Sumpah Pemuda merupakan istilah yang dikenal oleh bangsa kita sebagai hasil dari Kongres Pemuda kedua tahun 1928. Kongres yang diselenggarakan di Batavia pada 27 – 28 Oktober ini, digadang-gadang sebagai bentuk kristalisasi semangat bangsa untuk berdirinya negara Indonesia.
Kongres yang menjadi saksi ikrarnya pemuda-pemuda bangsa dari berbagai etnis di Indonesia ini, menyatakan cita-cita untuk bersatu. Sehingga, muncullah itikad dan keseriusan pemuda bangsa untuk mengaku bertumpah darah satu, tanah Indonesia. Mengaku berbangsa satu, bangsa Indonesia. Dan menjunjung Bahasa persatuan, Bahasa Indonesia.

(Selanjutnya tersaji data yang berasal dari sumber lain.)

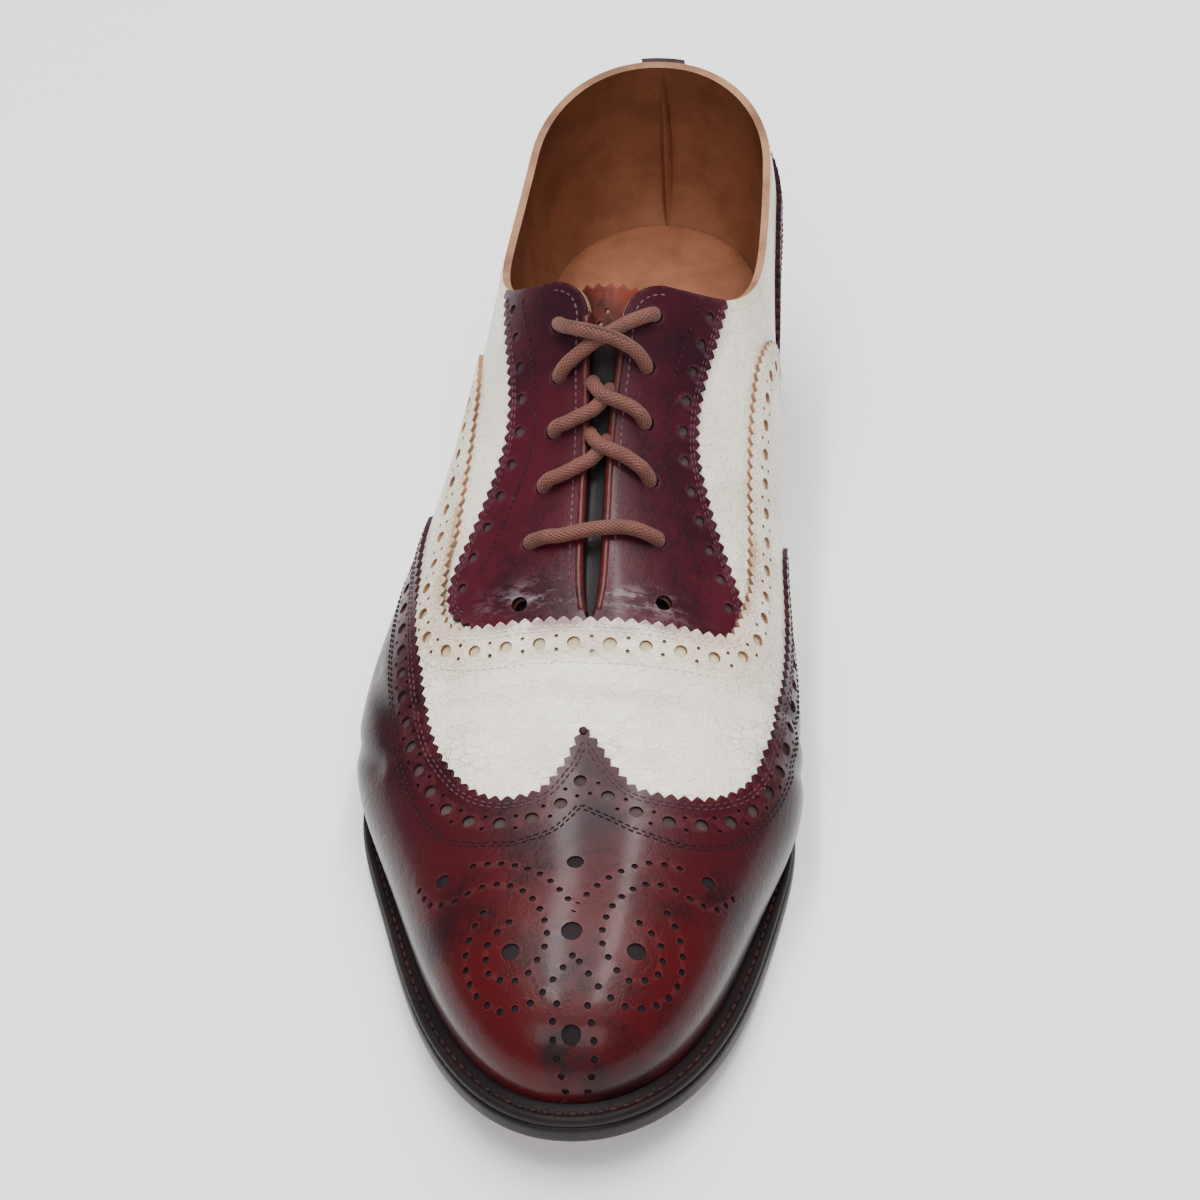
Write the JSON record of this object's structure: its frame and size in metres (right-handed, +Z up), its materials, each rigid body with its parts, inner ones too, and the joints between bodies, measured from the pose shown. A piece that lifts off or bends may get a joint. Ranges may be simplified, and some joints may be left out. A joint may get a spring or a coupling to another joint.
{
  "type": "spectator shoe",
  "caption": "Right-foot two-tone lace-up oxford with a wing-tip toe cap, closed facings, a laced instep, a leather welted sole and a stacked heel.",
  "frame": {"origin": "centre of the footprint's bounding box, on the floor under the sole", "axes": "+Z up, toe towards -Y, heel towards +Y, inner (medial) side of the right foot towards +X"},
  "size_m": [0.1066, 0.3006, 0.0995],
  "materials": {
    "white_leather": "aged smooth white calf with yellowed edges",
    "toe_leather": "polished red-brown calf",
    "burgundy_leather": "polished burgundy calf",
    "tongue_leather": "matt reddish-brown leather",
    "lining_leather": "natural tan lining leather",
    "sole_leather": "dark dyed sole edge, worn",
    "welt_leather": "dark welt with brown stitching",
    "rubber": "black rubber top piece",
    "lace": "waxed round brown cotton"
  },
  "bodies": {
    "root": {"outsole": "sole_leather", "welt": "welt_leather", "insole": "lining_leather", "heel_stack": "sole_leather", "top_lift": "rubber", "upper": "white_leather", "wing_cap": "toe_leather", "facing_lateral": "burgundy_leather", "facing_medial": "burgundy_leather", "counter": "burgundy_leather", "back_strap": "burgundy_leather", "tongue": "tongue_leather", "lace_bar": "lace", "lace_crossing_low": "lace", "lace_crossing_middle": "lace", "lace_crossing_top": "lace"}
  },
  "joints": []
}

Tentu, keputusan Kongres yang awalnya ditulis oleh Moehammad Yamin di secarik kertas lalu disetujui Soegondo. Kemudian diteruskan kepada peserta lain dan berdampak pada setiap lini kehidupan berbangsa. Salah satu lini yang mendapatkan pengaruh adalah khazanah tafsir Al Qur’an.
Mengutip Islah Gusmian dalam artikel “Bahasa dan Aksara Tafsir Al Qur’an di Indonesia”, penyebab literatur tafsir Al-Quran semakin dominan ditulis dalam Bahasa Indonesia dengan aksara Roman (latin) adalah sumpah pemuda. Terlebih salah satu ikrarnya menyebut berbahasa satu Bahasa Indonesia.
Tentu perlu kita lihat bagaimana khazanah tafsir Al-Quran di Nusantara serta penggunaan bahasanya sebelum dan sesudah sumpah pemuda.
Tafsir Al-Quran Sebelum Sumpah Pemuda
Pada abad ke-17 M, karya-karya tafsir Al-Quran di Nusantara ditulis dengan bahasa Melayu beraksara Arab, yang biasa disebut Jawi Melayu. Penggunaan bahasa dan aksara ini sebenarnya juga terpengaruh atas penggunaan bahasa resmi pemerintahan, antarnegara, dan perdagangan. Saat itu bahasa Melayu memang menjadi lingua franca. Sementara aksara Arab digunakan karena pada akhir abad ke-16 pembahasa lokalan Islam sudah terjadi di berbagai wilayah Nusantara.
Salah satu contoh tafsir yang berkembang saat itu adalah Turjuman Al-Mustafid. Tafsir yang ditulis oleh Syekh Abdur Rauf Singkil ini ditulis secara lengkap 30 juz dengan bahasa Melayu Jawi. Meskipun begitu, naskah ini juga tidak sekedar dicetak di wilayah Melayu dan sekitarnya saja, namun sampai di Timur Tengah bahkan Afrika Selatan. Hal ini tentu beriringan dengan persebaran masyarakat Nusantara saat itu.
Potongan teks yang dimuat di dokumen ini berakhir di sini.